Just Like A Woman - Oil and charcoal on raw canvas
Just Like A Woman - Oil and charcoal on raw canvas

Q: You often speak about reconnecting with nature and humanity. How does that connection appear while you’re working?


A: When I paint, I feel like I am in a sacred space. That may sound a bit lofty, but for me, it is exactly like that. It is a space where I can come closest to myself — and, through that, to everything happening around me. In this way, a feeling of deep connection arises, a feeling of belonging which is very precious and very healing for me. This sense of connectedness is what I have tried to express.


Traces - Oil on raw canvas
Traces - Oil on raw canvas

Q: Does anything from your earlier career in law still influence how you work today, if at all?

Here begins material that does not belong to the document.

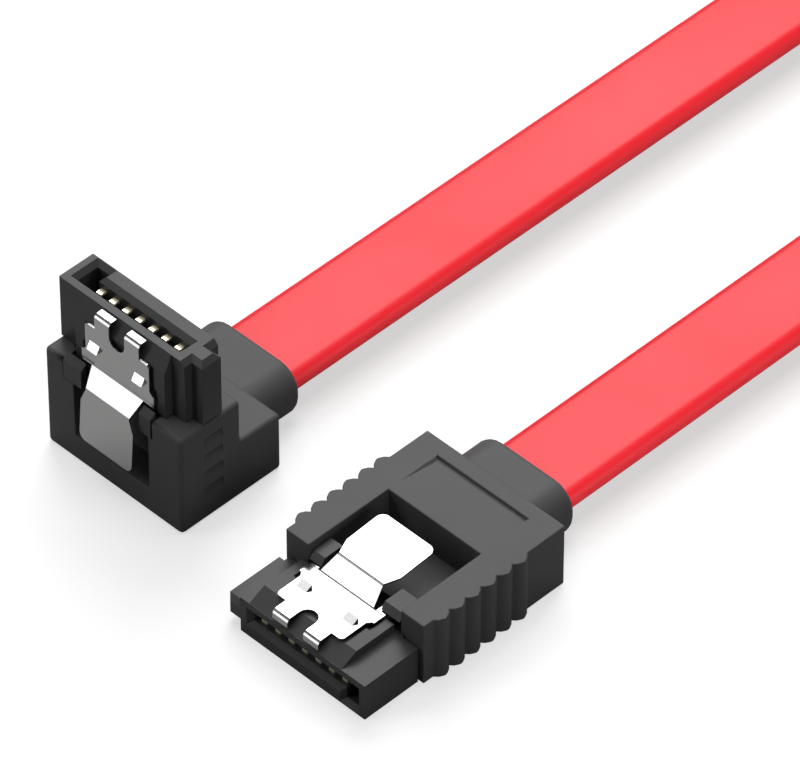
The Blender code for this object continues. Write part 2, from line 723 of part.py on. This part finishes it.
for prefix, frame, nose_length in (
    ("straight", straight_frame, STRAIGHT_NOSE_LENGTH),
    ("angle", angle_mating, ANGLE_NOSE_LENGTH),
):
    make_insulator(prefix, frame, nose_length, insulator_black)
    make_contacts(prefix, frame, contact_gold)
    make_latch(prefix, frame, spring_steel)
straight_end = make_straight_body(straight_frame, body_black)
angle_end = make_angle_body(angle_frame, angle_mating, body_black)
straight_exit = straight_frame.location + Vector((0, straight_end - CABLE_SEAT, 0))
angle_exit = angle_frame.location + Vector((ANGLE_RELIEF_SHIFT, angle_end - CABLE_SEAT, 0))
cable_middle = make_cable(angle_exit, straight_exit, cable_red)
make_tie(cable_middle, tie_black)
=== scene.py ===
from math import cos, pi, radians, sin

import bpy
import bmesh
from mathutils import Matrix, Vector


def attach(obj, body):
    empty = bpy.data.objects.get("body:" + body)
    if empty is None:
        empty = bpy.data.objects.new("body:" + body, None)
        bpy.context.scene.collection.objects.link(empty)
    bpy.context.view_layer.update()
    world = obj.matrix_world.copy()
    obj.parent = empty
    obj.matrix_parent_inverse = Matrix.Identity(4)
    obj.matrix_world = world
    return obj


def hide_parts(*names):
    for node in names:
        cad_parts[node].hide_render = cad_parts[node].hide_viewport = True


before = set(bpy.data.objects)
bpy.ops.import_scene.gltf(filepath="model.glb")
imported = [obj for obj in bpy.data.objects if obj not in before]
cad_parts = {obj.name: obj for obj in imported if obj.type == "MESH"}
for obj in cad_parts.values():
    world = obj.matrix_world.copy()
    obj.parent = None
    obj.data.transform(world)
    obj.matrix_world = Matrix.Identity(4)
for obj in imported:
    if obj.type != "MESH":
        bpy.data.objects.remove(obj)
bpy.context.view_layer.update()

MM = 0.001
bpy.ops.object.select_all(action="DESELECT")


# Viewpoint: a long lens looks down on the two plugs from the front right, so that both
# leads run off the frame at the upper right.
camera_data = bpy.data.cameras.new("viewpoint")
camera_data.lens = 358.3
camera_data.sensor_width = 36.0
camera_data.clip_start = 0.01
camera = bpy.data.objects.new("viewpoint", camera_data)
camera.location = (0.27573, -0.26667, 0.3796)
camera.rotation_euler = (radians(46.22), 0.0, radians(45.0))
bpy.context.scene.collection.objects.link(camera)
bpy.context.scene.camera = camera
bpy.context.scene.view_settings.view_transform = "Standard"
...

A: I believe that my long career as a lawyer has shaped me in certain ways. In addition to painting, as an artist I also have to organize my works, photograph them, include them in a catalogue raisonné, work with galleries, and so on. For this kind of work, a certain sense of order and system is certainly helpful. I also think that precisely because I worked for so long in law, I can especially enjoy this freedom and joy in painting. I relish not having to prove anything, not having to do anything right or wrong, taking the easiest path, working playfully, and not having to overthink things.


Q: Looking ahead, what would you like to explore next in your painting?


A: As I mentioned before, I don’t make too many plans or set goals for the future, because they bind me and feel restrictive. So I haven’t set myself any fixed aim or task for the future. Still, there is something I would like to explore more deeply, and that is working on a canvas while making more of a sculpture out of the canvas itself. Whether that will ever really come to fruition, I don’t know. I trust that these things will evolve in their own time.